I got a call from a company who said, “Hey, we want to book your Patsy Cline show.” I said, “I don’t have a Patsy Cline show” [laughs]. They asked if I could do something in a concert form, and I decided that I could. I went back on the road, but this time as my own boss with my own show. This was in 2012, and ever since then I’ve been doing my own concerts about Patsy Cline and various other artists.
My first show was really more of a mini musical called Today, Tomorrow, and Forever: A Tribute to Patsy Cline. It was more about how I became a fan and started singing her music, but this show is kind of a new concept. I’m going back to what made her special.

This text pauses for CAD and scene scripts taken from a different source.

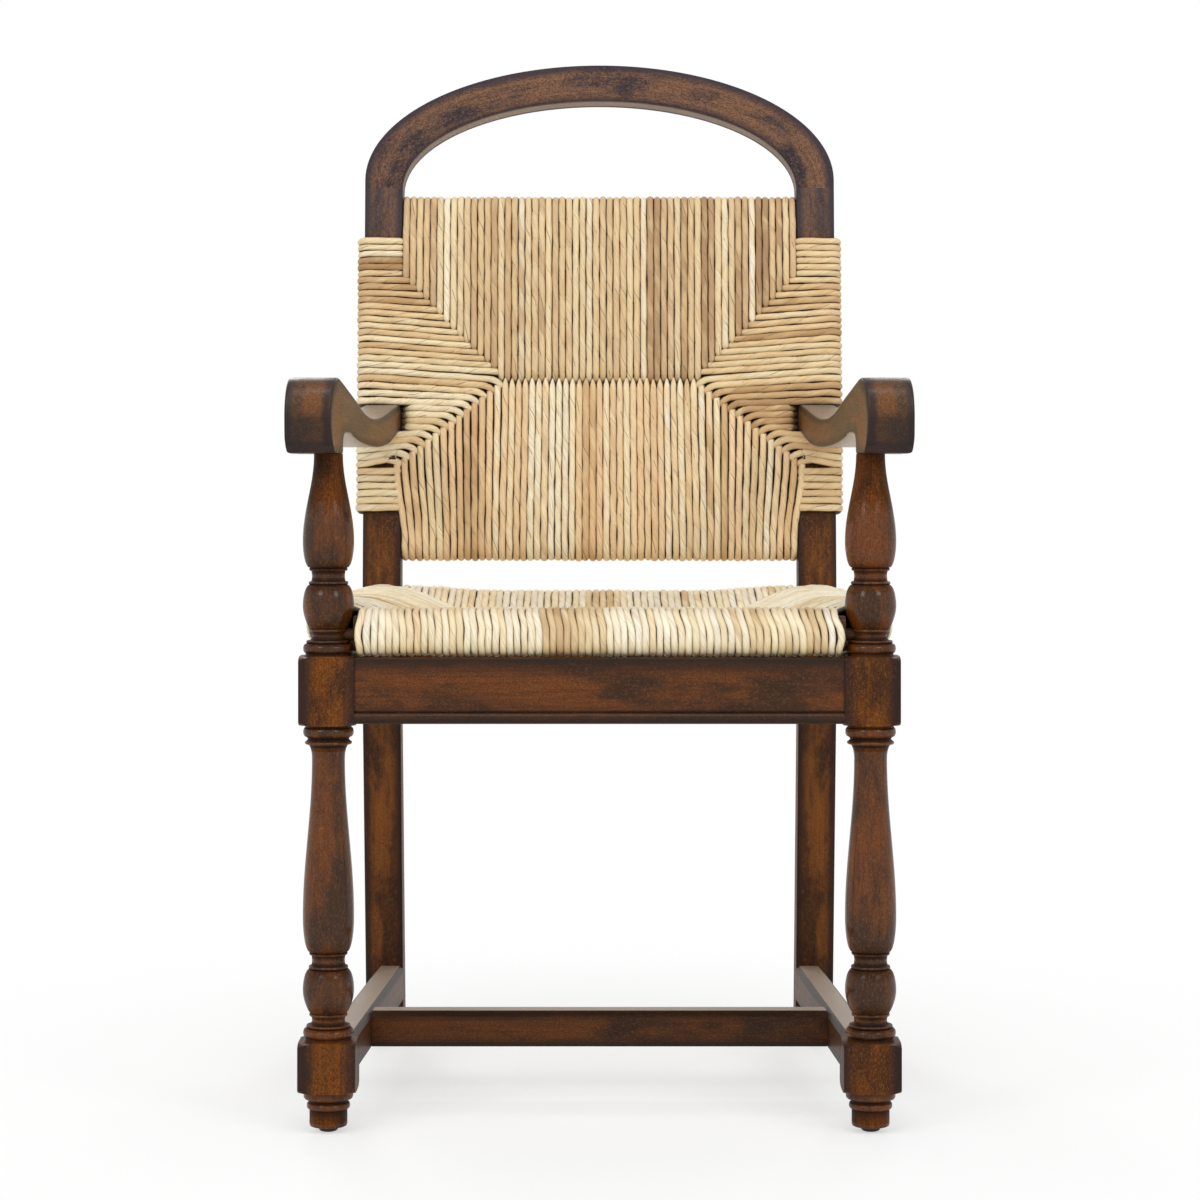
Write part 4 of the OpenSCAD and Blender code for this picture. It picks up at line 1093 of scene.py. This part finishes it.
class Weave:
    """Gathers many cords and makes one piece of them."""

    def __init__(self, name, shades, step, mood=0.4, plain=0.0):
        """step is the distance between rings, mood the usual shade, and plain hides the painted shade in the
        creases and weakens the painted shade between cords.
        """
        self.name, self.palette, self.step, self.plain = name, shades, step, plain
        self.mood, self.usual, self.count = mood, mood, 0
        self.parts, self.sides, self.ends = [], [], []

    def shade_at(self, mood):
        """The light of one place on the range of shades, from 0 at the palest to 1 at the darkest."""
        at = min(max(mood, 0.0), 0.999) * (len(self.palette) - 1)
        shift = picker.uniform(-8, 8)
        pair = zip(self.palette[int(at)], self.palette[int(at) + 1])
        return np.array(tone(*[min(max(a + (b - a) * (at % 1) + shift, 0), 252) for a, b in pair])[:3])

    def next_shades(self):
        """Two shades of the next cord: near the last cord's, or with a jump."""
        self.mood += picker.gauss(0, 0.11) + (self.usual - self.mood) * 0.2
        if picker.random() < 0.27:
            self.mood = self.usual + picker.gauss(0, 0.4)
        self.mood = min(max(self.mood, 0.0), 1.0)
        own = self.mood + picker.gauss(0, 0.08)
        return self.shade_at(own), self.shade_at(own + picker.gauss(0.02, 0.3))

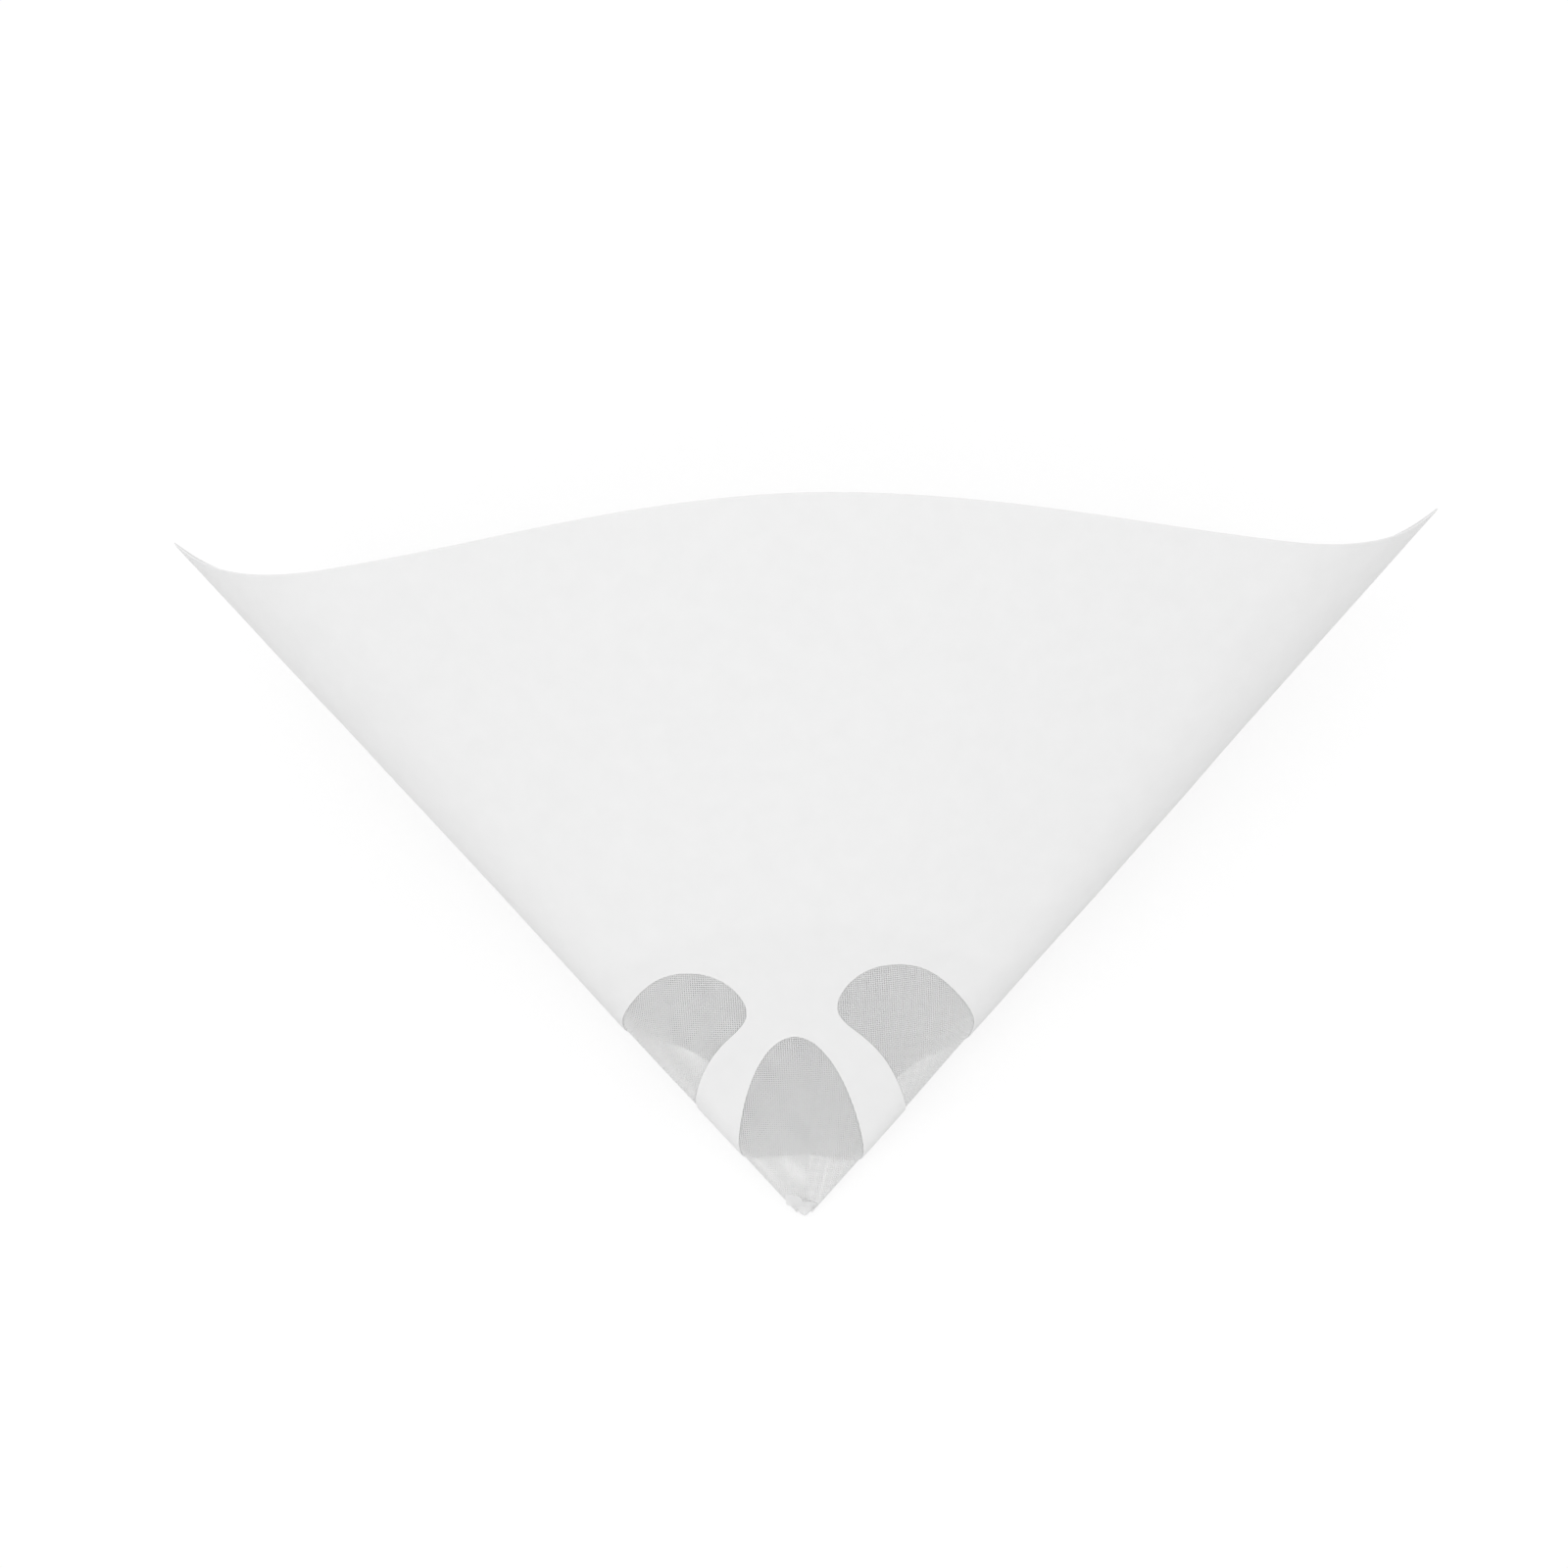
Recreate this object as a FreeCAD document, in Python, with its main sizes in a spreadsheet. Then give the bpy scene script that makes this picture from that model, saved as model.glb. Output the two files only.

I’m just a vehicle to tell her story.
What do you think it is that made her special?
I think there are a lot of pieces to that. The thing that stands out to me the most is that she was an anomaly. She was unafraid of being who she was, which turned a lot of people off. She had a pretty tough childhood and had to go to work pretty early on because her father had left the family. Her mother was only 16 when she had her, so they were very close in age and best friends. She had two younger siblings, and she went to work as a teenager to try to help pay the bills.
Part of her reward for doing that was that her mother helped her get into the music business, which she always dreamed of doing since she was a little kid. Her mother would take her to nightclubs and churches—anywhere that Patsy could get a gig, her mother was right there with her. That drive is so fascinating to me.
The part I think is so interesting about her is that even as she got bigger, she never forgot where she came from and how hard it was to get there. She was notorious for helping people out in the industry. She gave Dottie West money just to help her pay the rent, and bought Loretta Lynn clothes.
I recently did a concert honoring Brenda Lee, and I got to talk to her briefly. She said, “You would’ve loved Patsy.” Brenda was 12 years old when she used to go on tour with Patsy, and Patsy’s home was kind of a second home to her. Patsy was just that kind of person. She was always writing thank-you notes to her fans.
It’s amazing to hear about that side of her. To so many people she’s one of those larger-than-life musical icons. It’s refreshing to see that more humanized side of her.
And she was larger than life! She was the epitome of what a star was at the time. She always tried to remember the people who helped her get to where she was. I think that we have bad examples now in our social awareness of how stars are supposed to behave, and that’s not what she did. It was common for the day, but at her level it was so uncommon. And we haven’t even talked about her voice! [laughs]
Let’s talk about it! She’s got one of the most legendary voices of all time. Why do you think her artistry continues to resonate in the way that it has?
She was a pioneer, and didn’t mean to be. She had a couple of near-death experiences. When she was 12 or 13, she had rheumatic fever—the story goes that that is what changed her voice. It was before her voice had developed. After she got out of the hospital, she—in her own words—thought she sounded like Kate Smith. She had this big, booming voice and was as fascinated with it as everyone else was.
What made her so unique in country music specifically was that her voice was so much bigger than country music had ever managed to hold. Patsy had this smooth, almost trained voice; a four-octave range and immense power. That wasn’t something that country music had ever heard, especially from a female.